3. Where’s Robby? Anderson (six catches, 11 targets) has been a ghost this season. He has more fumbles (two) than touchdowns (one), which is driving fantasy owners crazy. He has been relegated to an afterthought in the new Jeremy Bates-Darnold offense, which revolves around short passing. This hurts Anderson, who never has been a bubble-screen kind of guy.
“[Opponents] are doing some things different this year with Robby in trying to take him away, and other guys have to step it up if they get somebody [on top of] him,” Bowles said.
They’re running most of the passing game through Enunwa, who has the ability to turn short passes into medium gainers. That’s fine, but Anderson is too much of a home run threat to be ignored. Darnold has attempted only two passes over 30 yards in the air, effectively removing Anderson from the offense.
4. Butt of controversy: Maybe I’m old-school, but I’d bench Isaiah Crowell for a quarter this Sunday against the Jacksonville Jaguars. What he did in Cleveland, pretending to wipe his butt with the football and tossing it into the crowd, was classless and embarrassing to the organization. Crowell said he was merely expressing his “passion” for football. You can’t spell passion without … well, you can figure it out.
It’s time for Bowles to send a message.
5. Quiet start for Leo: Leonard Williams was held without a tackle in two of the three games, including the loss in Cleveland. All told, he has six tackles and no sacks, meaning he has only two sacks in his past 22 games. Bowles defended the former first-round pick, saying he has made a quiet impact.

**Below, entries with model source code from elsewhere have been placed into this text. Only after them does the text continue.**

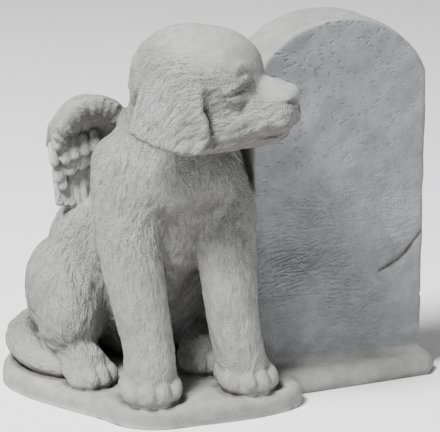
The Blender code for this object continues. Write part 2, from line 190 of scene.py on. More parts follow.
class Slab(Mass):
    """A flat outline in X and Y, thick along Z, with its edges rounded."""

    def __init__(self, outline: np.ndarray, bottom: float, top: float, edge: float) -> None:
        """Set the outline, the two levels and the radius of the edges."""
        self.outline = np.array(outline, dtype=float)
        self.bottom, self.top, self.edge = bottom, top, edge
        self.low = (*np.min(self.outline, axis=0), bottom)
        self.high = (*np.max(self.outline, axis=0), top)

    def distance(self, x: np.ndarray, y: np.ndarray, z: np.ndarray) -> np.ndarray:
        """Return the signed distances of points from the slab."""
        middle = 0.5 * (self.bottom + self.top)
        half = 0.5 * (self.top - self.bottom)
        across = outline_distance(self.outline, x, y)
        return rounded_edge(across, np.abs(z - middle) - half, self.edge)


class Flap(Mass):
    """A soft flap cut to an outline in Y and Z, lying on a bulged side surface."""

    BULGE = (51.0, 68.0, 60.0)
    CENTRE = (0.0, -4.0, -20.0)
    THICK = 7.0
    EDGE = 3.0
    SPAN = (28.0, 60.0)
    MIDLINE = 10.0
    CLEAR = 50.0

    def __init__(self, outline: np.ndarray, side: Side) -> None:
        """Set the outline and the side of the head."""
        self.outline = outline
        self.side = side.value
        low, high = np.min(outline, axis=0), np.max(outline, axis=0)
        span = sorted(self.side * x for x in self.SPAN)
        self.low = (span[0], low[0], low[1])
        self.high = (span[1], high[0], high[1])
        self.carrier = Ball(self.BULGE)

    def spot(self, y: float, z: float, under: float) -> Point:
        """Find a point of the flap.

        Args:
            y: Its place along the head.
            z: Its height.
            under: How far it lies under the flap's outer surface.

        Returns:
            The point in the head's place.
        """
        cy, cz = self.CENTRE[1:]
        reach = math.sqrt(1.0 - ((y - cy) / self.BULGE[1]) ** 2 - ((z - cz) / self.BULGE[2]) ** 2)
        return self.side * (self.BULGE[0] * reach - under), y, z

    def distance(self, x: np.ndarray, y: np.ndarray, z: np.ndarray) -> np.ndarray:
        """Return the signed distances of points from the flap."""
        cx, cy, cz = self.CENTRE
        depth = self.carrier.distance(x - cx, y - cy, z - cz)
        along = np.abs(depth + 0.5 * self.THICK) - 0.5 * self.THICK
        flap = rounded_edge(outline_distance(self.outline, y, z), along, self.EDGE)
        return np.where(x * self.side > self.MIDLINE, flap, self.CLEAR)


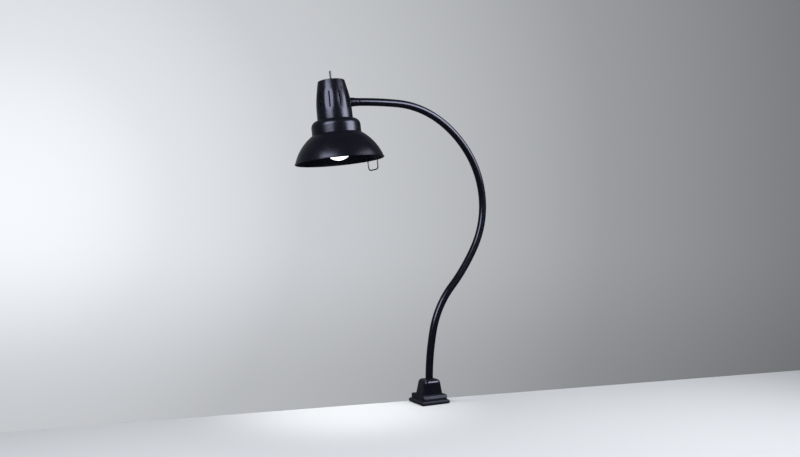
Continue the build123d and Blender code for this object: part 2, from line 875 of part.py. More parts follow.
def bracket_screws():
    """Two screws that hold the lampholder to the bracket."""
    places = small_screw_places()[:2]
    return on_head(Compound(children=[place * small_screw(bracket_sheet) for place in places]))


def terminal_screws():
    """Two wire terminals on the lampholder's top."""
    places = small_screw_places()[2:]
    return on_head(Compound(children=[place * small_screw(0) for place in places]))


def switch_turn():
    """Turns a shape so that its local X lies along the switch's throw."""
    return Rot(0, 0, throw_direction)


def switch_body():
    """Moulded switch case under the top plate."""
    half_length, half_width = switch_length / 2, switch_width / 2
    top = -housing_wall - switch_drop
    case = box((-half_length, half_length), (-half_width, half_width), (top - switch_height, top))
    case -= cylinder(bushing_radius + hair, top - bushing_grip, top + past)
    return on_head(switch_turn() * case)


def switch_bushing():
    """Threaded bushing through the top plate, with the lever's socket in its bore."""
    foot = -housing_wall - switch_drop - bushing_grip
    bushing = cylinder(bushing_radius, foot, bushing_rise)
    bushing = chamfer(bushing.faces().sort_by(Axis.Z)[-1].edges(), bushing_bevel)
    return on_head(bushing - cylinder(bushing_bore, foot - past, bushing_rise + past))


def switch_nut():
    """Hexagonal nut that holds the switch on the top plate."""
    nut = hexagon(switch_nut_across, 0, switch_nut_height)
    return on_head(nut - cylinder(bushing_radius + hair, -past, switch_nut_height + past))


def lever_pivot():
    """The lever's pivot in the head's frame."""
    return Vector(0, 0, bushing_rise - lever_pivot_sink)


def toggle_lever():
    """Bat lever on a ball in the bushing, at rest at one end of its throw."""
    rise = lever_pivot_sink + lever_length
    tip_centre = rise - lever_tip_radius
    slant = lever_tip_radius * math.sqrt(0.5)
    tip = ThreePointArc((lever_tip_radius, 0, tip_centre), (slant, 0, tip_centre + slant), (0, 0, rise))
    waist_height = lever_pivot_sink + lever_neck_length
    waist = (lever_neck_radius, 0, waist_height)
    shoulder = (lever_shoulder_radius, 0, waist_height + lever_shoulder_rise)
    side = Polyline(tip @ 1, (0, 0, 0), (lever_neck_radius, 0, 0), waist, shoulder, tip @ 0)
    lever = turned(tip, side) + Sphere(lever_ball)
    lever = Pos(*lever_pivot()) * Rot(0, lever_lean, 0) * lever
    return on_head(switch_turn() * lever)


def wire(points):
    """One insulated wire through corner points in the head's frame."""
    path = FilletPolyline(*points, radius=wire_bend)
    start = Plane(origin=path @ 0, z_dir=path % 0)
    return sweep(start * Circle(wire_radius), path=path)


def wire_start(side):
    """First points of a head wire: out of the nipple's end and up the bay beside the bracket."""
    bay = nipple_inner - wire_bend - 2 * wire_gap
    return [(nipple_inner - wire_gap, side, -nipple_depth), (bay, side, -nipple_depth)]


def wire_end(side):
    """Last points of a head wire: straight down on to a terminal screw's head."""
    low = small_screw_head_height - holder_top + wire_gap
    return [(0, side * terminal_spread, low + wire_landing), (0, side * terminal_spread, low)]


def live_wires():
    """Wires from the lead to the switch, and from the switch to the live terminal."""
    switch_foot = -housing_wall - switch_drop - switch_height - wire_gap
    pole = switch_length / 2 - switch_pole_inset
    feed = wire_start(wire_offset)
    feed += [(feed[-1][0], wire_offset, feed_corner), (pole, 0, pole_corner), (pole, 0, switch_foot)]
    back = [(-pole, 0, switch_foot), (-pole, 0, return_corner)] + wire_end(1)
    return on_head(Compound(children=[wire(feed), wire(back)]))


def neutral_wire():
    """Wire from the lead to the neutral terminal."""
    start = wire_start(-wire_offset)
    rise = (start[-1][0], -wire_offset, -holder_top + wire_landing)
    return on_head(wire(start + [rise] + wire_end(-1)))


# The handle's legs run down the shade's wall to the rim and hang from there along the shade's axis.


def leg_wall(depth):
    """How far out from the shade's axis the inner wall is beside the handle's legs, at a depth."""
    return math.sqrt(flare_point(shade_wall, depth) ** 2 - (handle_spread_top / 2) ** 2)


foot_out = leg_wall(rim_depth) - handle_inset
eyelet_out = leg_wall(rim_depth - handle_rise) - eyelet_inset
handle_lean = math.atan2(foot_out - eyelet_out, handle_rise)
handle_grip = math.hypot(foot_out - eyelet_out, handle_rise)


def handle_frame():
    """Local X runs round the rim, local Y down along the legs, and Z points in to the shade's axis."""
    inward = Vector(-math.cos(handle_lean), 0, -math.sin(handle_lean))
    plane = Plane(origin=(foot_out, 0, -rim_depth), x_dir=(0, 1, 0), z_dir=inward)
    return Rot(0, 0, handle_azimuth) * plane.location


def handle_corners():
    """Corner points of the handle's wire in its own frame, whose origin is level with the rim."""
    top, rim, low = handle_spread_top / 2, handle_spread_rim / 2, handle_spread_low / 2
    down, inward = handle_drop * math.cos(handle_lean), handle_drop * math.sin(handle_lean)
    left = [(-top, -handle_grip, 0), (-rim, 0, 0), (-low, down, inward)]
    return left + [(-x, y, z) for x, y, z in reversed(left)]


def rivet_places():
    """The two rivets' axes in the head's frame. Local Z points in to the shade's axis."""
    corners = handle_corners()
    return [handle_frame() * Pos(*corner) for corner in (corners[0], corners[-1])]


def wire_handle():
    """Bent wire handle with an eyelet at the end of each leg."""
    corners = handle_corners()
    path = FilletPolyline(*corners, radius=handle_corner)
    start = Plane(origin=path @ 0, z_dir=path % 0)
    handle = sweep(start * Circle(handle_wire), path=path)
    for corner in (corners[0], corners[-1]):
        handle += Pos(*corner) * cylinder(eyelet_radius, -eyelet_half_height, eyelet_half_height)
        handle -= Pos(*corner) * cylinder(rivet_radius + slip, -rivet_reach, rivet_reach)
    return on_head(handle_frame() * handle)


def handle_rivets():
    """Two rivets through the eyelets and the shade's wall, headed on both sides."""
    wall = shade_blank(0, rim_depth)
    skin = shade_blank(-rivet_head_height, rim_depth) - wall
    stem_limit = shade_blank(-rivet_head_height / 2, rim_depth)
    face = eyelet_half_height
    rivets = []
    for place in rivet_places():
        stem = (place * cylinder(rivet_radius, -rivet_reach, face)) & stem_limit
        outer_head = (place * cylinder(rivet_head, -rivet_reach, 0)) & skin
        inner_head = place * cylinder(rivet_head, face, face + rivet_head_height)
        rivets.append(stem + outer_head + inner_head)
    return on_head(Compound(children=rivets))


# Bulb

bulb_top = bulb_tip_depth - bulb_length
cap_top = bulb_top + cap_start
cap_bottom = cap_top + cap_length


def bulb_blank(inset):
    """The bulb's envelope, drawn in by inset."""
    belly = bulb_tip_depth - bulb_radius
    neck = (cap_radius - inset - end_gap, 0, -cap_bottom)
    flank = Spline(
        neck,
        (bulb_neck_radius - inset, 0, -cap_bottom - bulb_neck_length),
        (bulb_radius - bulb_shoulder_in - inset, 0, -belly + bulb_shoulder_up),
        (bulb_radius - inset, 0, -belly),
        tangents=[(0, 0, -1), (0, 0, -1)],
    )
    small = bulb_radius - inset
    slant = small * math.sqrt(0.5)
    dome = ThreePointArc(flank @ 1, (slant, 0, -belly - slant), (0, 0, -belly - small))
    rest = Polyline(dome @ 1, (0, 0, -cap_bottom), neck)
    return turned(flank, dome, rest)


def bulb_glass():
    """Opal glass envelope."""
    return on_head(bulb_blank(0) - bulb_blank(bulb_wall))


def bulb_cap():
    """Screw cap of the bulb, drawn with ring grooves."""
    inner = cap_radius - cap_groove
    step = (cap_length - cap_skirt_rise) / cap_turns
    bore = cap_radius - cap_skirt_wall
    profile = [(bore, -cap_top), (inner, -cap_top)]
    for turn in range(cap_turns):
        top = cap_top + turn * step
        crest_top = top + step * flank_share
        crest_foot = crest_top + step * crest_share
        profile += [(cap_radius, -crest_top), (cap_radius, -crest_foot), (inner, -top - step)]
    profile += [(cap_radius, -cap_bottom + cap_skirt_rise - cap_groove), (cap_radius, -cap_bottom)]
    profile += [(bore, -cap_bottom)]
    return on_head(turned(outline(profile)))


def bulb_contact():
    """Insulator and tip contact at the cap's end."""
    wide = cap_radius - cap_skirt_wall - hair
    plug_end = -cap_top - contact_plug
    profile = [(0, -bulb_top), (contact_tip, -bulb_top)]
    profile += [(contact_tip + contact_step, -bulb_top - contact_step)]
    profile += [(wide, -cap_top), (wide, plug_end), (0, plug_end)]
    return on_head(turned(outline(profile)))


pieces = {
    "clamp_frame": clamp_frame,
    "jaw_pad": jaw_pad,
    "housing_screws": housing_screws,
    "base_housing": base_housing,
    "cord_grommet": cord_grommet,
    "neck_root_bush": neck_root_bush,
    "clamp_screw": clamp_screw,
    "swivel_pad": swivel_pad,
    "pad_face": pad_face,
    "clamp_knob": clamp_knob,
    "knob_pin": lambda: knob_pin_blank(0),
    "neck_ferrule": neck_ferrule,
    "swivel_nut": swivel_nut,
    "friction_washer": friction_washer,
    "swivel_nipple": swivel_nipple,
    "swivel_locknut": swivel_locknut,
    "socket_housing": socket_housing,
    "shade": shade,
    "lampholder_body": lampholder_body,
    "screw_shell": screw_shell,
    "centre_contact": centre_contact,
    "shade_ring": shade_ring,
    "socket_bracket": socket_bracket,
    "bracket_screws": bracket_screws,
    "terminal_screws": terminal_screws,
    "switch_body": switch_body,
    "switch_bushing": switch_bushing,
    "switch_nut": switch_nut,
    "toggle_lever": toggle_lever,
    "live_wires": live_wires,
    "neutral_wire": neutral_wire,
    "wire_handle": wire_handle,
    "handle_rivets": handle_rivets,
    "bulb_glass": bulb_glass,
    "bulb_cap": bulb_cap,
    "bulb_contact": bulb_contact,
}

for name, make in pieces.items():
    save(make(), name)

for index in range(len(turns)):
    save(neck_sleeve(index), f"neck_sleeve_{index + 1}")
    save(neck_conduit(index), f"neck_conduit_{index + 1}")
    save(neck_lead(index), f"neck_lead_{index + 1}")
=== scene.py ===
import math
import json
from collections import namedtuple

import bmesh
import bpy
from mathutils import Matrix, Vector

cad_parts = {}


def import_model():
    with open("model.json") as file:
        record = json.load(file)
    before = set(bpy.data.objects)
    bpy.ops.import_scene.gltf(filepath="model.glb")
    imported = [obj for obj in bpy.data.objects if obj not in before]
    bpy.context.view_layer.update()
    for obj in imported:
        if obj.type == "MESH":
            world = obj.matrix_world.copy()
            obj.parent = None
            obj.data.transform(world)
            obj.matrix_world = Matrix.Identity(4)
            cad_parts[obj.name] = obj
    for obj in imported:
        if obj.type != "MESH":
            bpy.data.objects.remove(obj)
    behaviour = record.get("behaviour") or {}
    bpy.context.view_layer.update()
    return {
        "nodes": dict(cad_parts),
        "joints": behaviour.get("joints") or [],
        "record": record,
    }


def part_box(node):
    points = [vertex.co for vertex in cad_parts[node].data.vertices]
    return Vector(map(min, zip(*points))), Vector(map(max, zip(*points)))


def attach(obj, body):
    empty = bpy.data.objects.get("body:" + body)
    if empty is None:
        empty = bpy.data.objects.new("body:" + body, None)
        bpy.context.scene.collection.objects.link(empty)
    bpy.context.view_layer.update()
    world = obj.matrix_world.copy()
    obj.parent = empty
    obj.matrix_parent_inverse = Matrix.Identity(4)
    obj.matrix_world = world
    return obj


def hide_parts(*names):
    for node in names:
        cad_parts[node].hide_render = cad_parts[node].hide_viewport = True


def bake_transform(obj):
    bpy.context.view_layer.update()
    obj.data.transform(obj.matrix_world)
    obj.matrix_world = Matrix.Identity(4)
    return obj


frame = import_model()

MM = 0.001
nodes = frame["nodes"]
joints = {joint["name"]: joint for joint in frame["joints"]}

# Camera. The focal length is in pixels of the 800 x 457 frame, whose middle is the camera's axis.

FRAME_WIDTH_PX = 800.0
FOCAL_PX = 730.0
SENSOR = 36.0
CAMERA_PLACE = Vector((-0.84696, -1.42171, 0.37009))
CAMERA_AZIMUTH = math.radians(-28.5)
CAMERA_PITCH = math.radians(0.746)

camera_data = bpy.data.cameras.new("camera")
camera_data.sensor_width = SENSOR
camera_data.lens = SENSOR * FOCAL_PX / FRAME_WIDTH_PX
camera = bpy.data.objects.new("camera", camera_data)
bpy.context.scene.collection.objects.link(camera)
camera.location = CAMERA_PLACE
camera_back = Vector((
    math.sin(CAMERA_AZIMUTH) * math.cos(CAMERA_PITCH),
    -math.cos(CAMERA_AZIMUTH) * math.cos(CAMERA_PITCH),
    -math.sin(CAMERA_PITCH),
))
camera.rotation_mode = "QUATERNION"
camera.rotation_quaternion = camera_back.to_track_quat("Z", "Y")
bpy.context.scene.camera = camera
bpy.context.scene.view_settings.view_transform = "Standard"


# Materials


def add_node(tree, kind, **values):
    """A new node of a tree, with its inputs and settings given by name."""
    node = tree.nodes.new(kind)
    for key, value in values.items():
        if key in node.inputs:
            node.inputs[key].default_value = value
        else:
            setattr(node, key, value)
    return node


def toned(colour, factor, lift=0.0):
    """A colour made lighter or darker."""
    return tuple(channel * factor + lift for channel in colour)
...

“They sent two or three guys at him almost every other play,” Bowles said of the Browns. “But Leonard caused a lot of other people to make plays and that doesn’t show up on the stat sheet. I’m happy with what he did.”
I wonder if the Jets will be willing to pay big bucks for his nonstatistical impact when the two sides meet at the bargaining table after the season. Call me skeptical.
6. Penalty check: After the three games, the Jets have been called for 25 penalties — 20 accepted.
After the first three games last season, they had 25 penalties — 20 accepted.
7. Checking under the Hoodie: I highly recommend the new book, “Belichick,” written by ESPN.com colleague Ian O’Connor. It’s a fascinating portrait of a complicated man. Jets fans will love the chapters on Belichick’s relationship with Bill Parcells, his nasty divorce from the Jets and, of course, SpyGate, which stemmed from the 2007 season opener between the Jets and Patriots.
In the SpyGate chapter, O’Connor recounts a scene that unfolded during the game in the bowels of Giants Stadium, where Jets, Patriots, NFL and stadium officials argued over the camera and tape that were confiscated during the game. Compelling, behind-the-scenes stuff.
The book also reveals that Belichick, while coaching the Browns, asked one of their scouts to attend a Jets-Giants preseason game and search the garbage cans in the coaches booths for any relevant intel. Also included in the book are a couple of Belichick stories from his days as a Jets assistant, courtesy of a longtime beat writer. Wink, wink.
8. Sack attack: The Jets’ pass rush, which was supposed to be a weakness, actually is showing encouraging signs. The Jets recorded back-to-back four-sack games for the first time since 2015. Linebacker Jordan Jenkins leads the team with two.